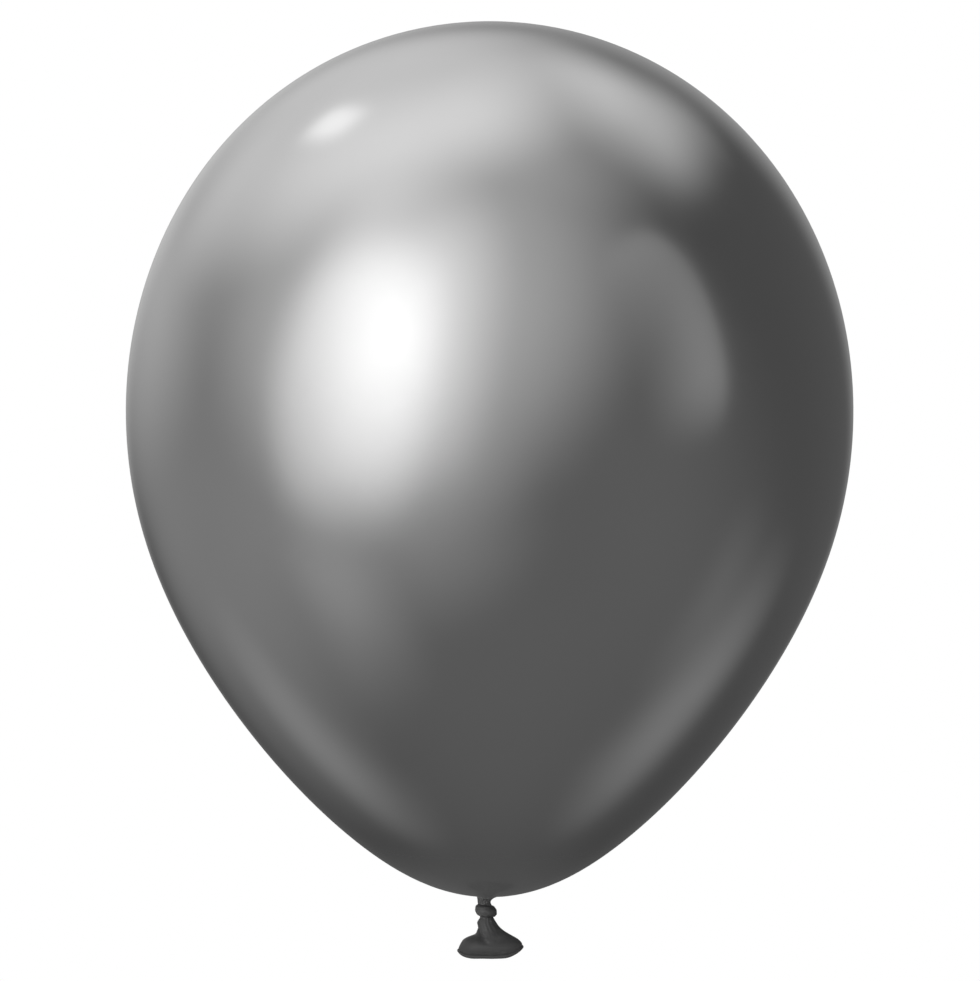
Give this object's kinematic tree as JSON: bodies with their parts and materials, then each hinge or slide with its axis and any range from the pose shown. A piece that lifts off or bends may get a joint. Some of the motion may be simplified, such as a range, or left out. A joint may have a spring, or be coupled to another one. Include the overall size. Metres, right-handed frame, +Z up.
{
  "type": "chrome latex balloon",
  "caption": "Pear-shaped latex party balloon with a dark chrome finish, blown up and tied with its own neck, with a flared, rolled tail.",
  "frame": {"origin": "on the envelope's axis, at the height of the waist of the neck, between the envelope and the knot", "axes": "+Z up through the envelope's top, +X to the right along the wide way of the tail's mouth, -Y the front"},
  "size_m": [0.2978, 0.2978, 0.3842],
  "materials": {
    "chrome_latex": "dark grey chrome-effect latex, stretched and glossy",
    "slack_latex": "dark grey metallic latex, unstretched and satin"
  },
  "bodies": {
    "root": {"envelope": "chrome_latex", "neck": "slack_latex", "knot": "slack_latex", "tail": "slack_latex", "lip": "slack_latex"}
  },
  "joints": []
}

++++++++++

● **GIVEN TASK**: All the data must be duplicated exactly, with nothing added or removed.

● **ANSWER TO THE EXERCISE**:
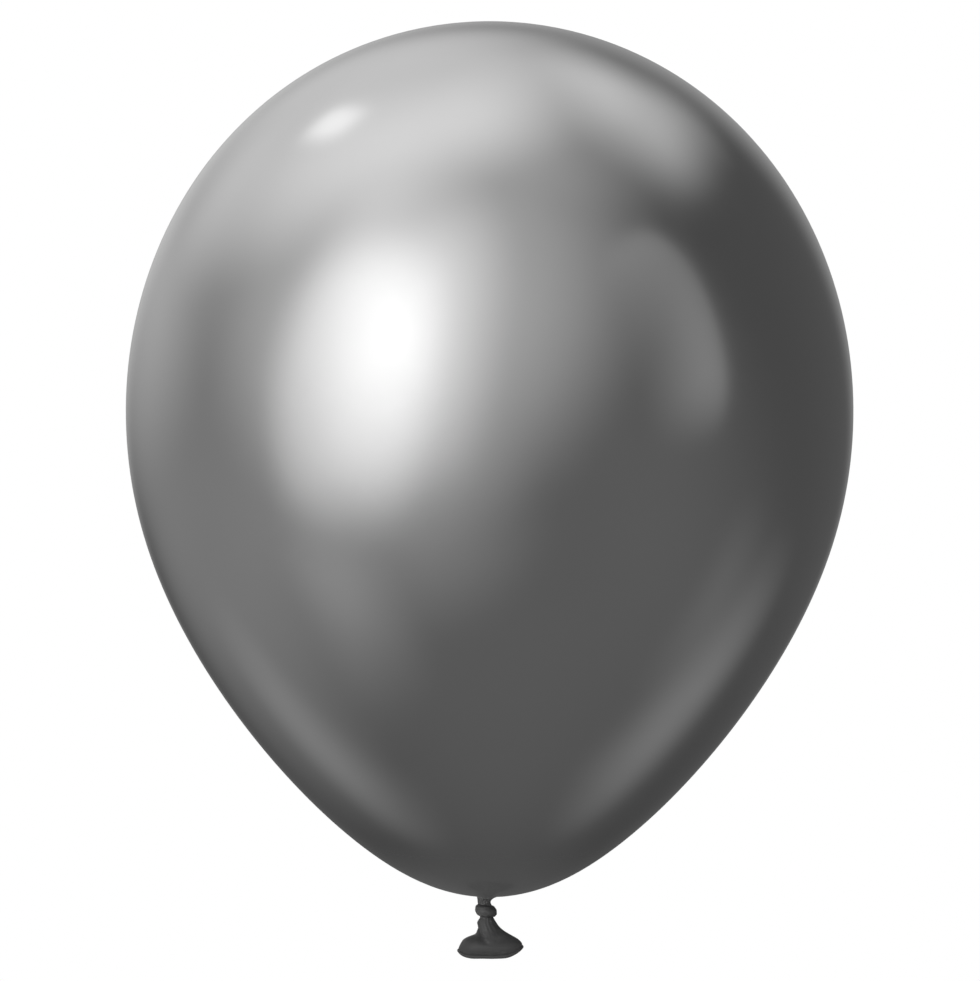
Give this object's kinematic tree as JSON: bodies with their parts and materials, then each hinge or slide with its axis and any range from the pose shown. A piece that lifts off or bends may get a joint. Some of the motion may be simplified, such as a range, or left out. A joint may have a spring, or be coupled to another one. Include the overall size. Metres, right-handed frame, +Z up.
{
  "type": "chrome latex balloon",
  "caption": "Pear-shaped latex party balloon with a dark chrome finish, blown up and tied with its own neck, with a flared, rolled tail.",
  "frame": {"origin": "on the envelope's axis, at the height of the waist of the neck, between the envelope and the knot", "axes": "+Z up through the envelope's top, +X to the right along the wide way of the tail's mouth, -Y the front"},
  "size_m": [0.2978, 0.2978, 0.3842],
  "materials": {
    "chrome_latex": "dark grey chrome-effect latex, stretched and glossy",
    "slack_latex": "dark grey metallic latex, unstretched and satin"
  },
  "bodies": {
    "root": {"envelope": "chrome_latex", "neck": "slack_latex", "knot": "slack_latex", "tail": "slack_latex", "lip": "slack_latex"}
  },
  "joints": []
}